=== TASK REQUIREMENTS ===
Copy exactly the lines of the material below that run from the one containing "Keep writing the" through the one containing "(0.80, 0.80, 0.80))". Copy no other lines.
─── MATERIAL PROVIDED
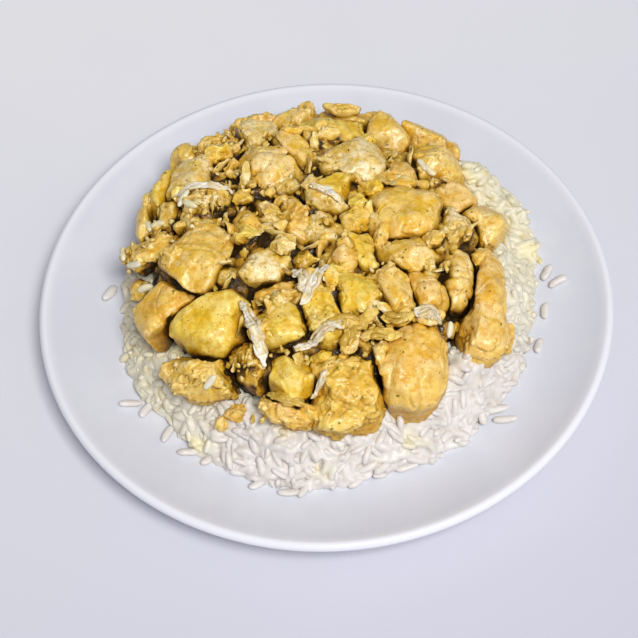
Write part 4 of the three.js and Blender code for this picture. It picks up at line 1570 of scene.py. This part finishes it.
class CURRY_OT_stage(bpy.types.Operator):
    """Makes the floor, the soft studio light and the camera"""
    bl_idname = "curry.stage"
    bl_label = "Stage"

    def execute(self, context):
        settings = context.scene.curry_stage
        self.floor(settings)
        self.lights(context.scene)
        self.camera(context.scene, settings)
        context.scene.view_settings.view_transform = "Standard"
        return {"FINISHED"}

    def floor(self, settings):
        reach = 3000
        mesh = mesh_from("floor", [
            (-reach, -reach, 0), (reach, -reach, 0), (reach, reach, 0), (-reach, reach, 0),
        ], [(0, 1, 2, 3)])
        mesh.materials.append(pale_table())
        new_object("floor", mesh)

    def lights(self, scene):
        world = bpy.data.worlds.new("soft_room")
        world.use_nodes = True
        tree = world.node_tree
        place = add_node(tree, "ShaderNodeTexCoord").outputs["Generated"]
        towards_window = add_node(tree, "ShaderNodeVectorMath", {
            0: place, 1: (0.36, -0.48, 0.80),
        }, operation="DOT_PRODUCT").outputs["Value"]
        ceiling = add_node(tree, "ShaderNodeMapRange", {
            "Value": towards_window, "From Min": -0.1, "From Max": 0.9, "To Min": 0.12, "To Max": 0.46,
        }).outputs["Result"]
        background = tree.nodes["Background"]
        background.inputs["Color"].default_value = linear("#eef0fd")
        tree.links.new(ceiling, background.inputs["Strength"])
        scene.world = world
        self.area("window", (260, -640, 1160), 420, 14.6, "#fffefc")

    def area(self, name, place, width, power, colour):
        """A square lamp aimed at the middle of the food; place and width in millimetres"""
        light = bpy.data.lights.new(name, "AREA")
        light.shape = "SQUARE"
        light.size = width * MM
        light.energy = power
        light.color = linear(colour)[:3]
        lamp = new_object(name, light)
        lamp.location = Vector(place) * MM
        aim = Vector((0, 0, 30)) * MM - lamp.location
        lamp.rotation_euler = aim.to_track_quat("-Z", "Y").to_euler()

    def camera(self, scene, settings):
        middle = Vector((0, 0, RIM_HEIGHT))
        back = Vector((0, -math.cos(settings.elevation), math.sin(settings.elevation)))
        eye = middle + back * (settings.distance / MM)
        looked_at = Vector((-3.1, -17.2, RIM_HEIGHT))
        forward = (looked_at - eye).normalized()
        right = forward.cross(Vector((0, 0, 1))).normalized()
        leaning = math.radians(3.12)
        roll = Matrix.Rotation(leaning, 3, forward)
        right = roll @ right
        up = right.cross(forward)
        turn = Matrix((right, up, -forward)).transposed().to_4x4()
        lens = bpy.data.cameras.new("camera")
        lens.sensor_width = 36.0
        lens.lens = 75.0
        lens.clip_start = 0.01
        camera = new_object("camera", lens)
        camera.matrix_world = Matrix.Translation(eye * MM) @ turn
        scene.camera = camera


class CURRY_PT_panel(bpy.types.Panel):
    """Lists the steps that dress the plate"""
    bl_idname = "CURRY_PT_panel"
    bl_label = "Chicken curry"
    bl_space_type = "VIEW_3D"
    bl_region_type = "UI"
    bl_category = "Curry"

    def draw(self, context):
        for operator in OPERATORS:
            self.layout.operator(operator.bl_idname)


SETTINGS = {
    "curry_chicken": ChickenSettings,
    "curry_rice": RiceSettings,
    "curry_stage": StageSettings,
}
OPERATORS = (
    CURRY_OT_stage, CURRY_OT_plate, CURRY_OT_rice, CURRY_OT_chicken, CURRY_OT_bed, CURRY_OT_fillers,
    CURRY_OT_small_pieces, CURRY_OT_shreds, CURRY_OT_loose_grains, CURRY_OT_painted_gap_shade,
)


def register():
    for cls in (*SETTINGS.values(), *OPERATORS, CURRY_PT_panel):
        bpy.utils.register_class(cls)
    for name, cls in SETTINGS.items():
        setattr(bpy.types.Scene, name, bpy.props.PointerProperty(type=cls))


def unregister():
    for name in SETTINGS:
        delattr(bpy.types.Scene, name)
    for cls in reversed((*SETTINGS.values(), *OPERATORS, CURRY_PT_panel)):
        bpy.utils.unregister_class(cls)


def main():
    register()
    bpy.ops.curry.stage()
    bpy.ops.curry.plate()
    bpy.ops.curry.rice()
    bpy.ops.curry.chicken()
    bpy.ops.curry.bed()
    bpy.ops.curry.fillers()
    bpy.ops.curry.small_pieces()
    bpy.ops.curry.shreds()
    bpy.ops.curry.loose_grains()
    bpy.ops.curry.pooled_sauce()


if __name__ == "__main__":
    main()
──────
─── MATERIAL PROVIDED
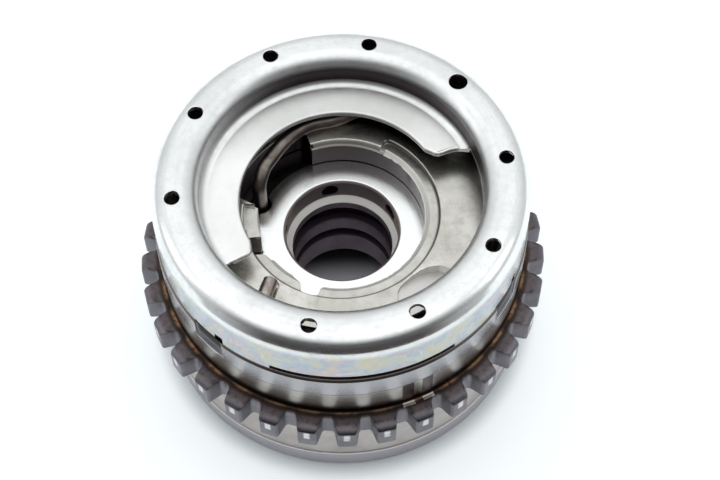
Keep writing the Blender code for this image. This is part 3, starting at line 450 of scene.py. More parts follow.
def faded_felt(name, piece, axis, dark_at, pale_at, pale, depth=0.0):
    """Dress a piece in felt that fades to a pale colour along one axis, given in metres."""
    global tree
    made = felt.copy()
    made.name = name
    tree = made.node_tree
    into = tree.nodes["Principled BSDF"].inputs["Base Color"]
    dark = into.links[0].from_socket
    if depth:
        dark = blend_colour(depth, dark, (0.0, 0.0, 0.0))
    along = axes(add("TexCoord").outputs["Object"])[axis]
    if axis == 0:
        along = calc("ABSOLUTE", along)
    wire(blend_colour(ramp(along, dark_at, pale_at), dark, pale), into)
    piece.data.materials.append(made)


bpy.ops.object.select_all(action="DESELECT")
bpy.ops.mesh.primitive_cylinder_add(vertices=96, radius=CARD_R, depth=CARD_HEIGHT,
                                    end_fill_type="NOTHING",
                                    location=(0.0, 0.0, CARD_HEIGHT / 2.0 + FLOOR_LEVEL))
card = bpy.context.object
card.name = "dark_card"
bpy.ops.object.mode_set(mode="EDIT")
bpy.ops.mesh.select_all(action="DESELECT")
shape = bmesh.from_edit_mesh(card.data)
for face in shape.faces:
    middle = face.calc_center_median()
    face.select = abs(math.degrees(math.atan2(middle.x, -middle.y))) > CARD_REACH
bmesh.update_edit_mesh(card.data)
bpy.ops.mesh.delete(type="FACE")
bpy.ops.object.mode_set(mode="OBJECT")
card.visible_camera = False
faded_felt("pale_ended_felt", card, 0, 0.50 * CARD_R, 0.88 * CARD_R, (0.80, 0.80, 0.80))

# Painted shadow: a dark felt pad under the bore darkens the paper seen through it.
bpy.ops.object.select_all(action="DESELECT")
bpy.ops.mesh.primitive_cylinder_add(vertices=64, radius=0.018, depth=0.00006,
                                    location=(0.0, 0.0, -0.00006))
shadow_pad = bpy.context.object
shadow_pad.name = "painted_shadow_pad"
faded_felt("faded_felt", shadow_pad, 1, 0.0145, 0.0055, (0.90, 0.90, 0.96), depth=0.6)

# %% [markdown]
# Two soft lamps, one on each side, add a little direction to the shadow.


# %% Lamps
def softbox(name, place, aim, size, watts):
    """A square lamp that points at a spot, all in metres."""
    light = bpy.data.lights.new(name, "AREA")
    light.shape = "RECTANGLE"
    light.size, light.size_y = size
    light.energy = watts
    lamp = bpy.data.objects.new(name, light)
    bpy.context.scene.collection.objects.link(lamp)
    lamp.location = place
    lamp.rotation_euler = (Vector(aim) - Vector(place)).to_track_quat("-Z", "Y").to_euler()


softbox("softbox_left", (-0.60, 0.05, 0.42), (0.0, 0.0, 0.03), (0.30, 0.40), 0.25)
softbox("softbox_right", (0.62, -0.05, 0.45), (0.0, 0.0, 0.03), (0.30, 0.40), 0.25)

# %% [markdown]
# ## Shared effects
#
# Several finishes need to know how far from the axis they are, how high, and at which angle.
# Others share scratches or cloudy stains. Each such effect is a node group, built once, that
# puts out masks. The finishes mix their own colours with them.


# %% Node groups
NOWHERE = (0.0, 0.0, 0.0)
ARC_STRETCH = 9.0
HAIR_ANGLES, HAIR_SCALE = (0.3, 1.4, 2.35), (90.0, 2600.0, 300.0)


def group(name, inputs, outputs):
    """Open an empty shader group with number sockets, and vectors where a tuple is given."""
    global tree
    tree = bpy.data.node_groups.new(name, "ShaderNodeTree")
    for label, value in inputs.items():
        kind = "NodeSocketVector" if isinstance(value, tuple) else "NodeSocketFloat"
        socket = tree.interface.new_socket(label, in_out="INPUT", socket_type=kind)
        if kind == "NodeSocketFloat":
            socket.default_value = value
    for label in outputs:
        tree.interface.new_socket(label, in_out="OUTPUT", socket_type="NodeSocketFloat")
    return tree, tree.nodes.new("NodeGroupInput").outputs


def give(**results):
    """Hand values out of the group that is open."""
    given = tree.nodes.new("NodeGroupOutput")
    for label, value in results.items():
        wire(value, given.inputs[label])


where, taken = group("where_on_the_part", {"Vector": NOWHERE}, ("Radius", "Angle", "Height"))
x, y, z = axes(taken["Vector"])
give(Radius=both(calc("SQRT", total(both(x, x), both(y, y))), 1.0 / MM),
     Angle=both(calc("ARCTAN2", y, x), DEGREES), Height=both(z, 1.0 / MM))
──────
=== EXPECTED ANSWER ===
Keep writing the Blender code for this image. This is part 3, starting at line 450 of scene.py. More parts follow.
def faded_felt(name, piece, axis, dark_at, pale_at, pale, depth=0.0):
    """Dress a piece in felt that fades to a pale colour along one axis, given in metres."""
    global tree
    made = felt.copy()
    made.name = name
    tree = made.node_tree
    into = tree.nodes["Principled BSDF"].inputs["Base Color"]
    dark = into.links[0].from_socket
    if depth:
        dark = blend_colour(depth, dark, (0.0, 0.0, 0.0))
    along = axes(add("TexCoord").outputs["Object"])[axis]
    if axis == 0:
        along = calc("ABSOLUTE", along)
    wire(blend_colour(ramp(along, dark_at, pale_at), dark, pale), into)
    piece.data.materials.append(made)


bpy.ops.object.select_all(action="DESELECT")
bpy.ops.mesh.primitive_cylinder_add(vertices=96, radius=CARD_R, depth=CARD_HEIGHT,
                                    end_fill_type="NOTHING",
                                    location=(0.0, 0.0, CARD_HEIGHT / 2.0 + FLOOR_LEVEL))
card = bpy.context.object
card.name = "dark_card"
bpy.ops.object.mode_set(mode="EDIT")
bpy.ops.mesh.select_all(action="DESELECT")
shape = bmesh.from_edit_mesh(card.data)
for face in shape.faces:
    middle = face.calc_center_median()
    face.select = abs(math.degrees(math.atan2(middle.x, -middle.y))) > CARD_REACH
bmesh.update_edit_mesh(card.data)
bpy.ops.mesh.delete(type="FACE")
bpy.ops.object.mode_set(mode="OBJECT")
card.visible_camera = False
faded_felt("pale_ended_felt", card, 0, 0.50 * CARD_R, 0.88 * CARD_R, (0.80, 0.80, 0.80))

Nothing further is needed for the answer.